More Eavan Boland for you! This one is a bit longer, but totally worth the read-through. From her book Night Feed (1982), and one of many of her poems that talks about motherhood and the domestic space, often in the voice of a speaker who is up in the middle of the night, perhaps just before dawn, when everyone else is sleeping….Anything but sentimental, these poems.
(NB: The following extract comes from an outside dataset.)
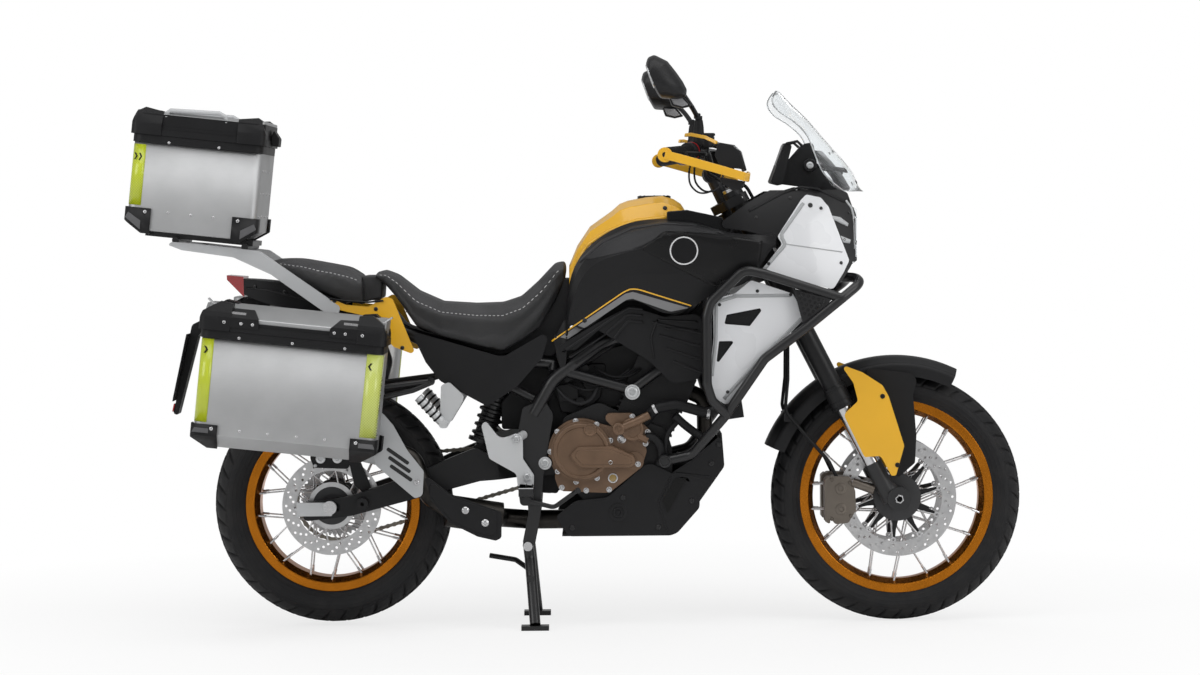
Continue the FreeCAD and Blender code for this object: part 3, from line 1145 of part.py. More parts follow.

Both dreamy and textural, full of love and darkness.

LIGHTS

We sailed the long way home

on a coal-burning ship.

There were bracelets on our freighter

of porpoises and water.

When we came where icebergs

mark the stars of the Bear

I leaned over the stern.

I was an urban twelve.

This was the Arctic garden.

A hard, sharkless Eden

porched by the North.

A snow-shrubbed orchard

with Aurora Borealis––

apple-green and icy––

behind an ice wall.

But I was a child of the Fall:

I loved the python waves––

their sinuous, tailing blaze––

coiled in polar water

shoaling towards the cold

occasions where the daughters

of myth sang for sailors

who lay with them and lie

now in phosphor graves.

I like half-awake.

The last star is out

and my book is shut.

These August dawns

green the sky at four.

The child asleep beside me

stirs away in dreams.

I am three times twelve.

No more the Aurora,

its apple-icy brightness.

But if I raise the window

and lean I can see

now over the garden,

its ice-cap of shadow,

a nursery light rising,

a midnight sun dawning.

The day will be the same––

its cold illusory rays,

the afternooon's enclosure

and dusk's ambiguous gleams.

Doubt still sharks

the close suburban night.

And all the lights I love

leave me in the dark.

I love that moment when the poems shifts from dream into waking life (or half-waking life), which happens with the verb "lie" in the lines, "sailors who…lie / now in phosphor graves. // I lie half-awake." And as the speaker shifts into wakefulness, the child "stirs away in dreams," and the distance between the two deepens….We are left with the speaker, alone, who seems to find something hopeful, something like the Aurora Borealis and the "sharkless Eden" in the garden with its "nursery light rising." And yet….is it really hopeful? Is it light at all?